Melancolía y cuerpo (LATUS)



El lugar anatómico de la melancolía es el bazo. Se ubica en el costado opuesto al de la "herida del costado" del Cristo crucificado.

Existe una iconografía de la señalización del bazo, incluso cuando parece referirse a una de las "siete llagas" como en el caso del óleo de Zurbarán, el Beato Enrique Susón (1636), donde se está autolesionando con un estilete (grabando en su piel el anagrama IHS):


Dando un gran salto en el tiempo, una fotografía de la acción Der helle Wahnsinn [La clara locura - 1968] de Günter Brus también lo muestra autolesionando la región del bazo.


Sin embargo, otra vez, seguramente es una imagen de Dürer la más compleja y sugerente.



Dibujo de Albrecht Dürer [1512]. Texto: Do wo der gelb fleck is und mit dem finger drawff dewt do is mir we [Aquí es donde está la mancha amarilla, y estoy apuntando a ella con mi dedo. Ahí es donde duele]. Apunta al bazo.

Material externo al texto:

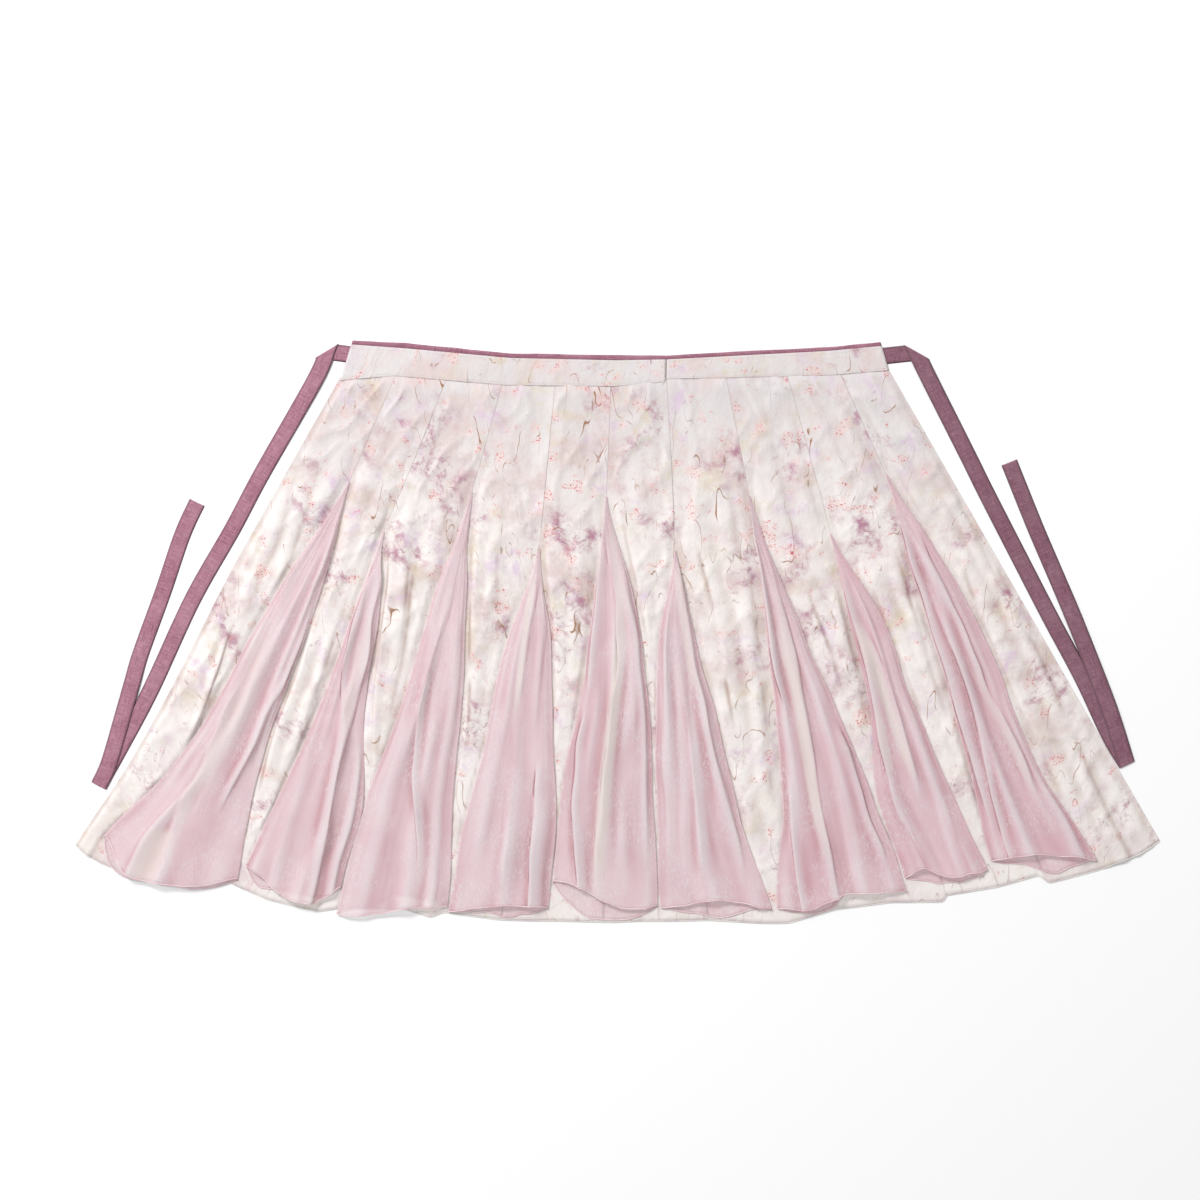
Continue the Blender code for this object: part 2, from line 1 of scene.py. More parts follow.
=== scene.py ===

Esta iconografía fue el origen de una acción que se realizó por primera vez en 1999.




L A T U S

(do is mir we)

Acción:

Ponerse de pie. Abrirse la camisa por el centro. Desplazar el costado izquierdo para exponer la zona más baja de las costillas con la mano izquierda. Mantener. Tomar una pluma o bolígrafo con la mano derecha. Trazar una línea (herida) en el costado. Dejar la pluma. Indicar con el índice a la herida. Cerrar la camisa. Sentarse.


Primera versión: Día de San Juan, 24 de junio de 2009 - Librería del Centro - C/ Galileo 52 - Madrid.